>> begin Exercise data

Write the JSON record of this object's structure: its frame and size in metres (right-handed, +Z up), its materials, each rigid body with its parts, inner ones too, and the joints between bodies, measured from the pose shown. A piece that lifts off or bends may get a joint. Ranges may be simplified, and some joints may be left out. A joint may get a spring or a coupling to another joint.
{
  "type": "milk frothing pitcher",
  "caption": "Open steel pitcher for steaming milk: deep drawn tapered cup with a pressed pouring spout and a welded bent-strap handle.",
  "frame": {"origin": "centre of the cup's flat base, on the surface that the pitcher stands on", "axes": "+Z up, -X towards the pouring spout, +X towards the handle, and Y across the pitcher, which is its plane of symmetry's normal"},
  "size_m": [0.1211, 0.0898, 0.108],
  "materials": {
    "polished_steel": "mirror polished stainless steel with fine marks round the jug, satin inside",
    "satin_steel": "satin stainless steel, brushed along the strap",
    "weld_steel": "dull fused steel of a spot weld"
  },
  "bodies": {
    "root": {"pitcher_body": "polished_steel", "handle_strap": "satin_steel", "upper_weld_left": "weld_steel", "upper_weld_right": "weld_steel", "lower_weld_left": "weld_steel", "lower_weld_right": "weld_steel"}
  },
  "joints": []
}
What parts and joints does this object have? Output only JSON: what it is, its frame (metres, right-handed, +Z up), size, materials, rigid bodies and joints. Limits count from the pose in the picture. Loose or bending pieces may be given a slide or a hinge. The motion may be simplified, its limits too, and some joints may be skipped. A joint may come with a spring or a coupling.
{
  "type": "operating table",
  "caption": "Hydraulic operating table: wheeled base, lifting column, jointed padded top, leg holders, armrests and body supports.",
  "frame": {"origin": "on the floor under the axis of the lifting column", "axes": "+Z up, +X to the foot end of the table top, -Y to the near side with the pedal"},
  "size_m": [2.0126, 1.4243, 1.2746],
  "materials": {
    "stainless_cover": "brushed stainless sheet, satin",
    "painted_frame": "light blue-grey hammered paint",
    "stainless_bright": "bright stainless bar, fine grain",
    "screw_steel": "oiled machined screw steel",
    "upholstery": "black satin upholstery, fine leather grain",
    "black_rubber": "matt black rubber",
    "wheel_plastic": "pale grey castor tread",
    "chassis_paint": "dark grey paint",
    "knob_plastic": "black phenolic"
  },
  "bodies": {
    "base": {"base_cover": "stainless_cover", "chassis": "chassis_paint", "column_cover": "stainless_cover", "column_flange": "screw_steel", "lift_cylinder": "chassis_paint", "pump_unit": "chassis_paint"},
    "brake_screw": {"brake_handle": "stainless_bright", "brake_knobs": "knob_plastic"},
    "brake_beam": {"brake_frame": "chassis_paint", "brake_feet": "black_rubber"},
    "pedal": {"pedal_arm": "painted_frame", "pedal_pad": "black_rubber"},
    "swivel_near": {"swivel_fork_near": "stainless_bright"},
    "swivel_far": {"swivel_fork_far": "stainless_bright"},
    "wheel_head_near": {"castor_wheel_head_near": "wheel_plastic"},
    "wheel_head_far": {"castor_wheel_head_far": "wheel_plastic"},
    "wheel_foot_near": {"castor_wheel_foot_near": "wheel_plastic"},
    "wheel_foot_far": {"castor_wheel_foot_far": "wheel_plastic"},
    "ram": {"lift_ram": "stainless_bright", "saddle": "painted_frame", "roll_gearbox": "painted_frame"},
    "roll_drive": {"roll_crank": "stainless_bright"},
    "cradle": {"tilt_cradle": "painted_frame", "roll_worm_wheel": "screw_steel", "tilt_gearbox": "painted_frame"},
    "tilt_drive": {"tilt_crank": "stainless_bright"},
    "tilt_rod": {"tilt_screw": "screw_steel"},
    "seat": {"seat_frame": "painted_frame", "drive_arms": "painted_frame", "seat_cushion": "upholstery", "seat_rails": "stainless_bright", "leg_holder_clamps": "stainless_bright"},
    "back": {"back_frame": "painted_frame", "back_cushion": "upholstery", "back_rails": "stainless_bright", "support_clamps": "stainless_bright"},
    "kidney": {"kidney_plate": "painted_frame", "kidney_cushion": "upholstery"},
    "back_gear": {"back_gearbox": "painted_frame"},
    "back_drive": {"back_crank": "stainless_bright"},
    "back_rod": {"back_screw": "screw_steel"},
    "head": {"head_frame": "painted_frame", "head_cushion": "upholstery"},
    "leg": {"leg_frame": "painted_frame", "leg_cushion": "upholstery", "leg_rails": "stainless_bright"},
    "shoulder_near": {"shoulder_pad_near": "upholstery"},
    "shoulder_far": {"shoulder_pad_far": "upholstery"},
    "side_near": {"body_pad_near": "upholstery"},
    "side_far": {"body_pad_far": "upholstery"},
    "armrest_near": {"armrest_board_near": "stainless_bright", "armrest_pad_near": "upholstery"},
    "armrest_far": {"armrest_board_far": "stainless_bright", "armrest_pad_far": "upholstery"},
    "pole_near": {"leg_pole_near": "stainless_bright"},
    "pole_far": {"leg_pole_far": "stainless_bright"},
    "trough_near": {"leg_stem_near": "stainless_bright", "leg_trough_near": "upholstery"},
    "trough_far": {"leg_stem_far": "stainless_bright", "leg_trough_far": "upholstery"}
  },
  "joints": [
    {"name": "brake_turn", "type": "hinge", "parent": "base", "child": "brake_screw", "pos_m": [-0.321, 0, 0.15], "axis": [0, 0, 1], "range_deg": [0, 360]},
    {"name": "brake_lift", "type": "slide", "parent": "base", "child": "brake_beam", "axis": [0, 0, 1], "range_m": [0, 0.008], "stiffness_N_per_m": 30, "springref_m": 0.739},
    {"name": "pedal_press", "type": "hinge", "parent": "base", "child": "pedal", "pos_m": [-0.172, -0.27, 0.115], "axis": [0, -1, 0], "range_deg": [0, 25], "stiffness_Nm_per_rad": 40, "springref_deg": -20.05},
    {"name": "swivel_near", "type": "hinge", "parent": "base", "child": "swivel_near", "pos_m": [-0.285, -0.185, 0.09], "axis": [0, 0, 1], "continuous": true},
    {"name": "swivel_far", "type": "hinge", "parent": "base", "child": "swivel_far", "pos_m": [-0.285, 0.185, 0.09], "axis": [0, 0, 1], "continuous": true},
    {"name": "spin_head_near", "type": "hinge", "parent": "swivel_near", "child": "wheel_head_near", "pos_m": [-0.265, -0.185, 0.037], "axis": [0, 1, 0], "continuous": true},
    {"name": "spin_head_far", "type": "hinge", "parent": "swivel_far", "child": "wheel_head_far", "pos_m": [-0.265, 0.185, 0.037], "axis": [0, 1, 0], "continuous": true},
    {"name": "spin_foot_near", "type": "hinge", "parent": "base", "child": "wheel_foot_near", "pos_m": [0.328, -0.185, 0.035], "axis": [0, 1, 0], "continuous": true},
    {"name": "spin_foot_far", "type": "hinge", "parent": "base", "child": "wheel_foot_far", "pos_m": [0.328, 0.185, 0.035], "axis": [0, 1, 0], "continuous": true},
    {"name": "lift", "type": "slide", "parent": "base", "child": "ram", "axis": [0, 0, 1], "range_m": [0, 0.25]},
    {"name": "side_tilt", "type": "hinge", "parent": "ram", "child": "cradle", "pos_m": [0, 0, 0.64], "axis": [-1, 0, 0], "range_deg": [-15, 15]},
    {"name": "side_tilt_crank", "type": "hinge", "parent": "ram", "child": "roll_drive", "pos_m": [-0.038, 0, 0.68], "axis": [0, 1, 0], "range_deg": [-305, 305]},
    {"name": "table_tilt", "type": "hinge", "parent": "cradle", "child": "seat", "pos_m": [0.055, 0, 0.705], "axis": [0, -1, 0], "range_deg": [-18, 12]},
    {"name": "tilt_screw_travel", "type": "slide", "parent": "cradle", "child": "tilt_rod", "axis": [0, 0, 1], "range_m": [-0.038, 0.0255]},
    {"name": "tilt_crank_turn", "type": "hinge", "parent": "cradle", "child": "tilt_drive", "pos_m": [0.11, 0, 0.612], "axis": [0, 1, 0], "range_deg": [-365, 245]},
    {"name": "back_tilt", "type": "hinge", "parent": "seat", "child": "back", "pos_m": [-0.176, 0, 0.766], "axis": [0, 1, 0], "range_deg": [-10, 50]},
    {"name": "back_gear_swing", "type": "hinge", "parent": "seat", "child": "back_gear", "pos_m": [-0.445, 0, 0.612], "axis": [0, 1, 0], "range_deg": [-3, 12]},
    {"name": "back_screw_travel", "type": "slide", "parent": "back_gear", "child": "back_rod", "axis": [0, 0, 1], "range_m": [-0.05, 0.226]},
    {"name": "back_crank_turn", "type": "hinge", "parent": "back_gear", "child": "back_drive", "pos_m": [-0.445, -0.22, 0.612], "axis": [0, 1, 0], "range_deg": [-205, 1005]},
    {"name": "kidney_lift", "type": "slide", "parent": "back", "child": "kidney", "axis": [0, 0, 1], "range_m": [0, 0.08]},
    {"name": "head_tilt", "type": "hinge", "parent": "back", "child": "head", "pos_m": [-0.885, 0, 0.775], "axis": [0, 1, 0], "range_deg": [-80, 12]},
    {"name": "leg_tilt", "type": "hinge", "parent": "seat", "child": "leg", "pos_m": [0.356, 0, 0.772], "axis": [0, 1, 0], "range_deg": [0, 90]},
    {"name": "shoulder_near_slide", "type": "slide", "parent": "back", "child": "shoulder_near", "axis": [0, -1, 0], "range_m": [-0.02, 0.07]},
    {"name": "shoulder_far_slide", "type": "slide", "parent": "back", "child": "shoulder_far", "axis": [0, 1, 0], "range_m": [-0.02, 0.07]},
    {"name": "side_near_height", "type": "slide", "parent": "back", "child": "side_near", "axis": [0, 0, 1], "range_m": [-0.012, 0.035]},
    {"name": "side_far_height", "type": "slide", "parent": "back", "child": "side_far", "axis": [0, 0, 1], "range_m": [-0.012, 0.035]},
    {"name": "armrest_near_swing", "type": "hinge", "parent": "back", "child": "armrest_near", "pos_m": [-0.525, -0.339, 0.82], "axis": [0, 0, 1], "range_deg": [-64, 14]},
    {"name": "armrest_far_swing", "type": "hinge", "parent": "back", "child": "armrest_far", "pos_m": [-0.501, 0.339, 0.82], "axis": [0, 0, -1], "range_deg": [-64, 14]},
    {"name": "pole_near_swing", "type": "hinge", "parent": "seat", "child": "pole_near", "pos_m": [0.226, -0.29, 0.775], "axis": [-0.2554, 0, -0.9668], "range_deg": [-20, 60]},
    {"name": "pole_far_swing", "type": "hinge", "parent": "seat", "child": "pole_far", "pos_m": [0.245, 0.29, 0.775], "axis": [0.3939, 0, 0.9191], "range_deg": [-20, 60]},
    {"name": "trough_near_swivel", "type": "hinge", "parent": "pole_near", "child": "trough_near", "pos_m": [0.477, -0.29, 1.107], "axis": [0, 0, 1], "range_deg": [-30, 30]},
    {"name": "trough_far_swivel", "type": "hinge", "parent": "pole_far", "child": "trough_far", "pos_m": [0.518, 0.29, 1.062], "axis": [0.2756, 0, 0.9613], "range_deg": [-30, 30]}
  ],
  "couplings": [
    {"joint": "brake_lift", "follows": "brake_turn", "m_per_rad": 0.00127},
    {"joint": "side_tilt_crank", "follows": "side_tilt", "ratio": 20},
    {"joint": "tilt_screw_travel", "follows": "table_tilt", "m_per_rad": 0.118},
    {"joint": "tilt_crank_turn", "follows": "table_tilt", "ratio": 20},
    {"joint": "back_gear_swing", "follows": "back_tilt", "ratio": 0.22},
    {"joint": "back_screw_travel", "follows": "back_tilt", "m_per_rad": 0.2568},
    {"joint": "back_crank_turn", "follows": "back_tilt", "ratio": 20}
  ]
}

>> end Exercise data

= Problem description =
Search the data above for the word "parts", then gather each line in which it appears.

= Exercise output =
Write the JSON record of this object's structure: its frame and size in metres (right-handed, +Z up), its materials, each rigid body with its parts, inner ones too, and the joints between bodies, measured from the pose shown. A piece that lifts off or bends may get a joint. Ranges may be simplified, and some joints may be left out. A joint may get a spring or a coupling to another joint.
What parts and joints does this object have? Output only JSON: what it is, its frame (metres, right-handed, +Z up), size, materials, rigid bodies and joints. Limits count from the pose in the picture. Loose or bending pieces may be given a slide or a hinge. The motion may be simplified, its limits too, and some joints may be skipped. A joint may come with a spring or a coupling.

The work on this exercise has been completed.